The formal agreement outlines a variety of specific details, including promises to obey all laws including those regarding seatbelt use, speed limits, traffic lights and signs, alcohol and drug prohibitions, as well as payments for gas, maintenance and insurance.
Restrictions, many of them state restrictions, are also outlined with a focus on approved driving hours and weather conditions. Contract violation penalties are also outlined in detail. Sit down with your child and discuss the contract conditions. Make sure your teenager knows driving is a privilege, and that you will not hesitate to remove the privilege in the case of poor behavior behind the wheel.
Signing the Parent-Teen Driving Agreement is the first step toward making sure your teen realizes driving is not a game. And when violations happen, follow through on the penalties no matter how much your child pleads, explains or begs. The contract is worthless if you don’t stick to it.
Aftermarket Monitoring Systems: Your Eyes in the Sky
It’s not that you don’t trust your child, but you were a kid once too, right? You remember the lack of judgment, the “it can’t happen to me” attitude and the urge to defy parental authority.

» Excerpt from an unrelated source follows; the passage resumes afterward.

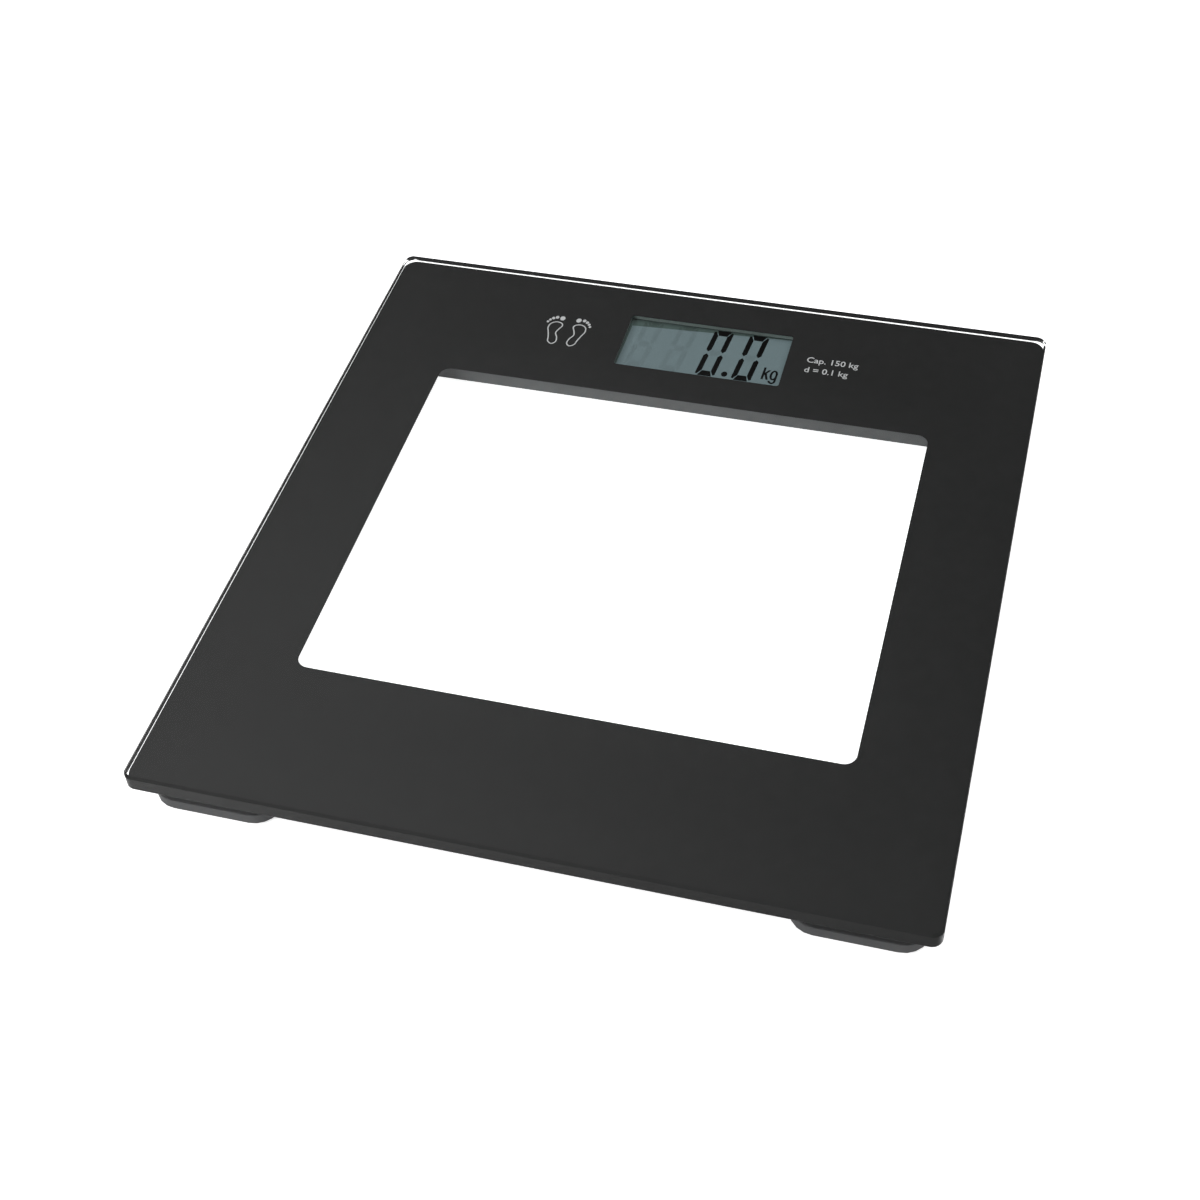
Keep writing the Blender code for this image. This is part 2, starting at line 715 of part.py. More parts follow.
def make_battery():
    """The coin cell in its bay, the two contact strips and their leads."""
    bottom = HOUSING_BOTTOM + DOOR_THICKNESS + FIT_GAP
    top = bottom + BATTERY_THICKNESS
    step = top - BATTERY_STEP_HEIGHT
    middle = (BATTERY_X, BATTERY_Y)
    battery = add_part("coin_battery", disc(BATTERY_RADIUS, bottom, step, middle, 32), "cell")
    crown = disc(BATTERY_RADIUS - BATTERY_STEP, step - BATTERY_STEP_OVERLAP, top, middle, 32)
    shape(battery, "UNION", crown)
    strip_bottom = top + SLIVER_GAP
    add_part(
        "battery_contact_negative",
        bay_box(
            CONTACT_HALF_WIDTH, CONTACT_FRONT, BAY_BACK + CONTACT_REACH,
            strip_bottom, strip_bottom + CONTACT_THICKNESS,
        ),
        "contact",
    )
    near = BATTERY_RADIUS + FIT_GAP
    far = BAY_HALF_WIDTH + CONTACT_REACH
    positive = add_part(
        "battery_contact_positive",
        box_between(
            (BATTERY_X + near, BATTERY_Y - CONTACT_HALF_DEPTH, bottom),
            (BATTERY_X + near + CONTACT_THICKNESS, BATTERY_Y + CONTACT_HALF_DEPTH, top),
        ),
        "contact",
    )
    tab = box_between(
        (BATTERY_X + near + CONTACT_THICKNESS / 2, BATTERY_Y - TAB_HALF_DEPTH, top - TAB_DROP),
        (BATTERY_X + far, BATTERY_Y + TAB_HALF_DEPTH, top - SLIVER_GAP),
    )
    shape(positive, "UNION", tab)
    lead_z = BOARD_TOP + FIT_GAP + LEAD_RADIUS
    pad_x = BOARD_LEFT + PAD_INSET
    positive_route = [
        (BATTERY_X + far + LEAD_GAP, BATTERY_Y, lead_z), (pad_x, BATTERY_Y, lead_z)
    ]
    add_part("battery_lead_positive", tube(positive_route, LEAD_RADIUS), "lead")
    start_y = BATTERY_Y + BAY_BACK + CONTACT_REACH + LEAD_GAP
    turn_y = BATTERY_Y + BAY_BACK + NEGATIVE_RISE
    negative_route = [
        (BATTERY_X, start_y, lead_z), (BATTERY_X, turn_y, lead_z), (pad_x, turn_y, lead_z)
    ]
    add_part(
        "battery_lead_negative", tube(route(negative_route, LEAD_BEND), LEAD_RADIUS), "lead"
    )


def make_battery_door():
    """The flush lid of the battery bay, which turns about two moulded pins at its front."""
    hinge = bpy.data.objects.new("battery_door_hinge", None)
    parts.objects.link(hinge)
    hinge.location = (BATTERY_X, BATTERY_Y + DOOR_HINGE_Y, FLOOR_TOP)
    half = BAY_HALF_WIDTH - FIT_GAP
    reach = BAY_BACK - FIT_GAP - DOOR_HINGE_Y
    under = -HOUSING_FLOOR
    door = add_part(
        "battery_door", box_between((-half, 0, under), (half, reach, under + DOOR_THICKNESS)),
        "plastic", hinge,
    )
    knuckle = rod_x(KNUCKLE_RADIUS, 2 * (half - SLIVER_GAP), (0, 0, 0))
    pins = rod_x(PIN_RADIUS, 2 * (BAY_HALF_WIDTH + PIN_REACH), (0, 0, 0))
    shape(door, "UNION", knuckle, pins)
    scoop = rod_x(SCOOP_RADIUS, SCOOP_LENGTH, (0, reach - SCOOP_INSET, under - SCOOP_DROP))
    shape(door, "DIFFERENCE", scoop)
    for i in range(3):
        y = reach - GROOVE_START - i * GROOVE_PITCH
        groove = box_between(
            (-NOTCH_HALF_WIDTH, y, under - OVERCUT),
            (NOTCH_HALF_WIDTH, y + GROOVE_WIDTH, under + GROOVE_DEPTH),
        )
        shape(door, "DIFFERENCE", groove)


def make_button():
    """The unit button that pushes the switch from below, on its own travel axis."""
    axis = bpy.data.objects.new("unit_button_axis", None)
    parts.objects.link(axis)
    axis.location = (BUTTON_X, BUTTON_Y, 0)
    flange_bottom = FLOOR_TOP + FIT_GAP
    stem_bottom = HOUSING_BOTTOM + BUTTON_RECESS
    button = add_part(
        "unit_button", disc(BUTTON_FLANGE_RADIUS, flange_bottom, flange_bottom + BUTTON_FLANGE),
        "cap", axis,
    )
    stem_top = flange_bottom + BUTTON_FLANGE / 2
    shape(button, "UNION", disc(BUTTON_RADIUS, stem_bottom, stem_top))


# ------------------------------------------------------------------ electronics
def make_electronics():
    """Circuit board with its chip and switch, display stack, bezel and screws."""
    board = add_part(
        "circuit_board",
        box_between((BOARD_LEFT, BOARD_FRONT, BOARD_BOTTOM), (BOARD_RIGHT, BOARD_BACK, BOARD_TOP)),
        "board",
    )
    below = BOARD_BOTTOM - SLIVER_GAP
    chip = disc(
        CHIP_RADIUS, below - CHIP_HEIGHT, below, (DISPLAY_X + CHIP_X, DISPLAY_Y + CHIP_Y),
        end_radius=CHIP_FOOT_RADIUS,
    )
    add_part("control_chip", chip, "epoxy")
    switch = add_part(
        "tact_switch",
        block(
            (SWITCH_SIZE, SWITCH_SIZE, SWITCH_HEIGHT),
            (BUTTON_X, BUTTON_Y, below - SWITCH_HEIGHT / 2),
        ),
        "epoxy",
    )
    plunger = disc(
        PLUNGER_RADIUS, below - PLUNGER_LENGTH, below - SWITCH_HEIGHT / 2,
        (BUTTON_X, BUTTON_Y), 16,
    )
    shape(switch, "UNION", plunger)
    bezel = add_part(
        "lcd_bezel",
        block(
            (BEZEL_WIDTH, BEZEL_DEPTH, BEZEL_TOP - BEZEL_BOTTOM),
            (DISPLAY_X, DISPLAY_Y, (BEZEL_TOP + BEZEL_BOTTOM) / 2), BEZEL_CORNER_RADIUS, 3,
        ),
        "plastic",
    )
    wide, deep = LCD_WIDTH / 2 + FIT_GAP, LCD_DEPTH / 2 + FIT_GAP
    cavity = box_between(
        (DISPLAY_X - wide, DISPLAY_Y - deep, BEZEL_BOTTOM - OVERCUT),
        (DISPLAY_X + wide, DISPLAY_Y + deep, LCD_TOP + BEZEL_LIP_GAP),
    )
    wide, deep = DISPLAY_WIDTH / 2 + BEZEL_MARGIN, DISPLAY_DEPTH / 2 + BEZEL_MARGIN
    opening = box_between(
        (DISPLAY_X - wide, DISPLAY_Y - deep, BEZEL_BOTTOM),
        (DISPLAY_X + wide, DISPLAY_Y + deep, BEZEL_TOP + OVERCUT),
    )
    shape(bezel, "DIFFERENCE", cavity, opening)
    seat = BEZEL_TOP - SCREW_SEAT_DEPTH
    head_bottom = seat + SLIVER_GAP
    for i, place in enumerate(display_screw_places()):
        pocket = disc(HEAD_POCKET_RADIUS, seat, BEZEL_TOP + OVERCUT, place, 16)
        hole = disc(SCREW_HOLE_RADIUS, BEZEL_BOTTOM - OVERCUT, seat + OVERCUT, place, 12)
        shape(bezel, "DIFFERENCE", pocket, hole)
        hole = disc(SCREW_HOLE_RADIUS, BOARD_BOTTOM - OVERCUT, BOARD_TOP + OVERCUT, place, 12)
        shape(board, "DIFFERENCE", hole)
        screw = add_part(
            f"display_screw_{i + 1}",
            disc(SCREW_RADIUS, SCREW_TIP, head_bottom + HEAD_OVERLAP, place, 12),
            "steel",
        )
        head = disc(HEAD_RADIUS, head_bottom, head_bottom + HEAD_HEIGHT, place, 16)
        shape(screw, "UNION", head)
    lcd = add_part(
        "lcd_glass",
        block(
            (LCD_WIDTH, LCD_DEPTH, LCD_TOP - LCD_BOTTOM),
            (DISPLAY_X, DISPLAY_Y, (LCD_TOP + LCD_BOTTOM) / 2),
        ),
        "lcd",
    )
    ledge_y = DISPLAY_Y - LCD_DEPTH / 2
    ledge = box_between(
        (DISPLAY_X - LCD_WIDTH, ledge_y - OVERCUT, LCD_BOTTOM - OVERCUT),
        (DISPLAY_X + LCD_WIDTH, ledge_y + LCD_LEDGE_WIDTH, LCD_BOTTOM + LCD_LEDGE_HEIGHT),
    )
    shape(lcd, "DIFFERENCE", ledge)
    foil_top = LCD_BOTTOM - SLIVER_GAP
    zebra_back = ledge_y + ZEBRA_BACK
    foil = box_between(
        (DISPLAY_X - LCD_WIDTH / 2, zebra_back + FOIL_CLEARANCE, foil_top - FOIL_THICKNESS),
        (DISPLAY_X + LCD_WIDTH / 2, DISPLAY_Y + LCD_DEPTH / 2, foil_top),
    )
    add_part("lcd_reflector", foil, "foil")
    zebra = box_between(
        (DISPLAY_X - LCD_WIDTH / 2 + ZEBRA_INSET, ledge_y + ZEBRA_FRONT, BOARD_TOP + SLIVER_GAP),
        (DISPLAY_X + LCD_WIDTH / 2 - ZEBRA_INSET, zebra_back, LCD_BOTTOM - SLIVER_GAP),
    )
    add_part("zebra_connector", zebra, "zebra")


# ------------------------------------------------------------------ wiring
def make_wiring():
    """Side ducts behind the border print and one wire bundle from each foot to the board."""
    inner_face = FOOT_Y - FOOT_SIZE / 2
    cell_end = FOOT_Y - CELL_SIZE / 2 + CELL_OVERHANG
    for side, sign in (("left", -1), ("right", 1)):
        x = sign * DUCT_X
        half = DUCT_WIDTH / 2
        duct = add_part(
            f"wire_duct_{side}",
            box_between(
                (x - half, -inner_face + FIT_GAP, DUCT_BOTTOM),
                (x + half, HOUSING_FRONT - FIT_GAP, GLUED_TOP + DUCT_SINK),
            ),
            "plastic",
        )
        channel = box_between(
            (x - half + DUCT_WALL, -inner_face - OVERCUT, DUCT_BOTTOM + DUCT_WALL),
            (x + half - DUCT_WALL, HOUSING_FRONT + OVERCUT, GLUED_TOP + OVERCUT),
        )
        shape(duct, "DIFFERENCE", channel)
        end_x = BOARD_LEFT + BUNDLE_INSET if sign < 0 else BOARD_RIGHT - BUNDLE_INSET
        for row, start_y, lane in (("front", -cell_end, FRONT_LANE), ("rear", cell_end, REAR_LANE)):
            lane_y = HOUSING_FRONT + lane
            points = [(x, start_y, WIRE_Z), (x, lane_y, WIRE_Z), (end_x, lane_y, WIRE_Z)]
            bundle = tube(route(points, BUNDLE_BEND), WIRE_RADIUS)
            add_part(f"wire_bundle_{row}_{side}", bundle, "wire")


# ------------------------------------------------------------------ assembly
make_platform()
for row, row_y, turn in (("front", -FOOT_Y, 0.0), ("rear", FOOT_Y, math.pi)):
    for column, column_x in (("left", -FOOT_X), ("right", FOOT_X)):
        make_foot(f"{row}_{column}", foot_anchor(f"foot_axis_{row}_{column}", column_x, row_y, turn))
make_housing()
make_battery()
make_battery_door()
make_button()
make_electronics()
make_wiring()
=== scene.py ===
"""Looks of the digital bathroom scale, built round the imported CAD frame.

Metres, +Z up. The origin lies on the floor under the middle of the platform.
+X is the user's right and +Y points away from the user, towards the display.
"""

import math

import bmesh
import bpy
from mathutils import Matrix, Vector


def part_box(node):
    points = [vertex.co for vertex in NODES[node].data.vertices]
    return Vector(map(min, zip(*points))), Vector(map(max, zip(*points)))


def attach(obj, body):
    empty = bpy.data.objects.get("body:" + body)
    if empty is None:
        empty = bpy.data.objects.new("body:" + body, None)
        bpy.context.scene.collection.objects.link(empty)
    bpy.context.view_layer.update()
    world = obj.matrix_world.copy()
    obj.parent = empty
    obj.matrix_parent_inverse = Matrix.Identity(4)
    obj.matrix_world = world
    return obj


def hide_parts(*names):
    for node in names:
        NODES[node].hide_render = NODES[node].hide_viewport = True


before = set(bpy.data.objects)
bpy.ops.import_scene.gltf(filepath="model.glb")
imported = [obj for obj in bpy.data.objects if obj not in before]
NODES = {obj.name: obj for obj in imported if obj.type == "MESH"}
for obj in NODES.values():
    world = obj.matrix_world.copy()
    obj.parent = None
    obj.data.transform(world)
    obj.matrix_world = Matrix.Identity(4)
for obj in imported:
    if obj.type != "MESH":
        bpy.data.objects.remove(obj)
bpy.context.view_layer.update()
MM = 0.001
CORNERS = ("front_left", "front_right", "rear_left", "rear_right")

# ------------------------------------------------------------------ camera and light
CAMERA_TARGET = (-1.68 * MM, -37.05 * MM, 23.0 * MM)
CAMERA_DISTANCE = 747.9 * MM
CAMERA_AZIMUTH = 17.72
CAMERA_ELEVATION = 46.58
CAMERA_ROLL = -3.62
LENS = 57.40
SENSOR_WIDTH = 36.0

# Strengths of the sky: on matt surfaces, in mirror images, and behind the scene.
SKY_BASE = 0.16
SKY_MIRRORED = 0.02
BACKDROP = 1.3
# Two soft bright areas in the sky: strength, direction, and the cosine at which they end.
FRONT_GLOW = 0.42
FRONT_DIRECTION = (-0.48, -0.67, 0.57)
FRONT_EDGE = 0.72
SOFTBOX_GAIN = 0.8
SOFTBOX_DIRECTION = (-0.45, 0.32, 0.834)
SOFTBOX_EDGE = 0.8
GLOW_FALL_OFF = 2.0
# Square lamps aimed at the object: place, size and power.
LAMPS = {
    "overhead_softbox": ((0.3, 0.4, 1.7), 2.6, 28.0),
    "key_softbox": ((-0.85, -0.85, 0.85), 0.6, 9.0),
}


def make_camera():
    """The camera at the photograph's angle, with its slight roll."""
    azimuth, elevation, roll = (
        math.radians(v) for v in (CAMERA_AZIMUTH, CAMERA_ELEVATION, CAMERA_ROLL)
    )
    back = Vector((
        math.sin(azimuth) * math.cos(elevation),
        -math.cos(azimuth) * math.cos(elevation),
        math.sin(elevation),
    ))
    right = (-back).cross(Vector((0, 0, 1))).normalized()
    up = right.cross(-back)
    rolled_right = math.cos(roll) * right + math.sin(roll) * up
    rolled_up = math.cos(roll) * up - math.sin(roll) * right
    data = bpy.data.cameras.new("camera")
    data.lens = LENS
    data.sensor_width = SENSOR_WIDTH
    data.clip_start = 0.01
    camera = bpy.data.objects.new("camera", data)
    bpy.context.scene.collection.objects.link(camera)
    turn = Matrix((rolled_right, rolled_up, back)).transposed().to_4x4()
    place = Vector(CAMERA_TARGET) + CAMERA_DISTANCE * back
    camera.matrix_world = Matrix.Translation(place) @ turn
    bpy.context.scene.camera = camera


def maths(tree, operation, *values):
    """The result of a maths node fed by numbers and sockets."""
    made = tree.nodes.new("ShaderNodeMath")
    made.operation = operation
    for socket, value in zip(made.inputs, values):
        if isinstance(value, bpy.types.NodeSocket):
            tree.links.new(value, socket)
        else:
            socket.default_value = value
    return made.outputs[0]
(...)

The National Safety Council says that half of all teen drivers will be involved in some type of vehicle accident before they graduate from high school. Keeping track of your teen’s driving habits is not about a lack of trust, but about keeping your child safe behind the wheel.
Aftermarket monitoring systems allow you to monitor your child’s driving activity, including speeding and excessive braking, some sending a daily report card to your phone or email. Costs vary depending on device and service selections.
About Those New Cars
If you’re thinking about buying a new car for your teen, look for specific features, such as anti-lock brakes and electronic stability control. Additional features to look for:
- Crash Notification: A telematics system with crash notifications, often a feature of ConnectedDrive, OnStar, Blue Link, Audi Connect and Ford SYNC Connect, triggers an alert when an airbag sensor activates. The help center immediately sends a first responder unit to the location and ensures assistance even if your teen cannot call for help.
- Forward Collision Warning with Automatic Emergency Braking: Forward collision warning systems typically alert a driver with a flash of light or audio warning tone that it’s time to brake. If the driver fails to brake, automatic emergency braking kicks in and stops the car.
- Rearview Cameras: By 2018, all new cars will have rearview cameras. Proven to be an invaluable tool to avoid accidents, rearview cameras are particularly helpful for new teen drivers.
Built-in Teen Driver Monitoring
A monitoring system may also be an important add-on to consider as your teen approaches driving age. Most of the major car manufacturers, including Chevy and Ford, offer built-in monitoring systems for teen drivers. The systems, protected by a password, allow parents to set up all kinds of restrictions and alerts when a teen violates a prescribed rule.
Your little angel may not be so little anymore, but using the safety options above, you can ensure that you take the necessary steps to protect your teenager behind the wheel.